One wonders if the victims of Iranian torture would have sympathy for the Canadian terror suspects who are alleging torture?

During the two-hour tour, journalists were allowed to speak with female inmates ensconced in their prison issue chadors, but not without prison officials listening in to the conversations.

Reporters were not given access to any of the prison's more famous inmates, such as the Western European couple serving 18-month sentences for straying with their fishing boat into Iranian waters near the island of Abu Musa, or with the two journalists who were arrested last month for publishing a cartoon that insulted an ethnic group in Iran.

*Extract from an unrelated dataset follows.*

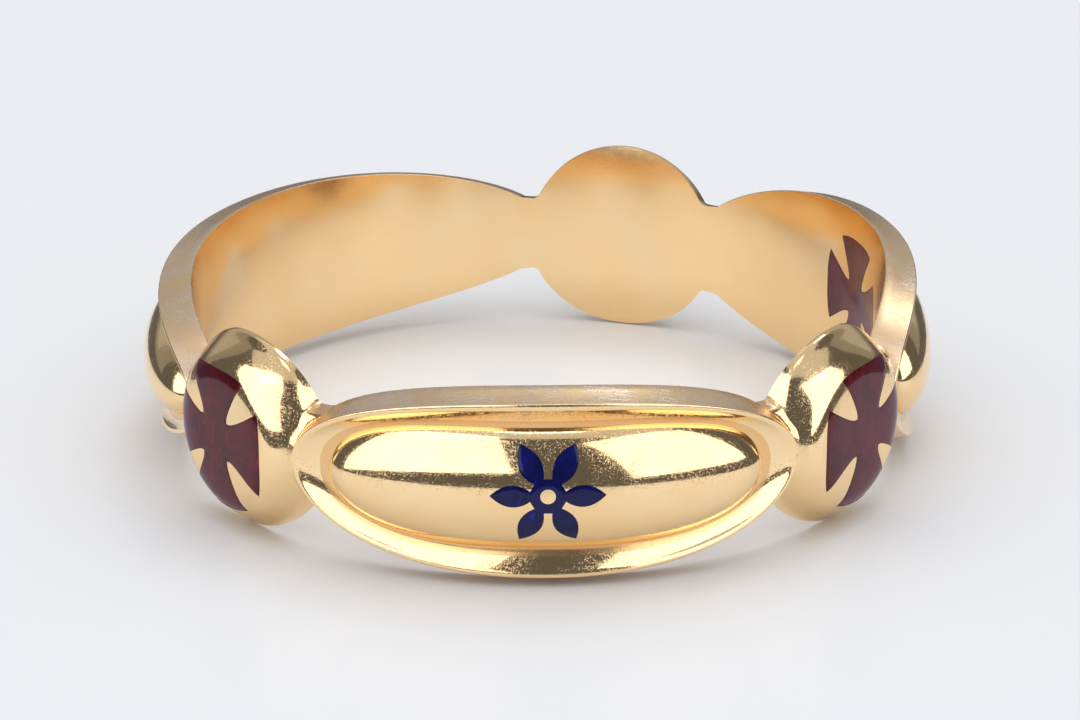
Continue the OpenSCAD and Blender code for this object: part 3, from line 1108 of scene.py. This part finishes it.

Authorities deny holding any political prisoners in Evin. "We do not have any legal definition for political prisoners. Some of those who are held here are charged with acting against national security," said Sohrab Soleimani, head of the provincial prisons bureau, who accompanied journalists. Though it has been widely believed that hundreds of political prisoners are held at Evin, Soleimani said only 14 or 15 of them were in the "national security" category. A young woman in the tailoring workshop who declined to give her name said she and her husband were arrested for publishing a book that challenged the official interpretation of Islam. "We wanted to say this is not Islam that we see being implemented in Iran," she said. "We used a computer printer to publish the book." She and her husband, who is in solitary confinement at Evin, are awaiting trial.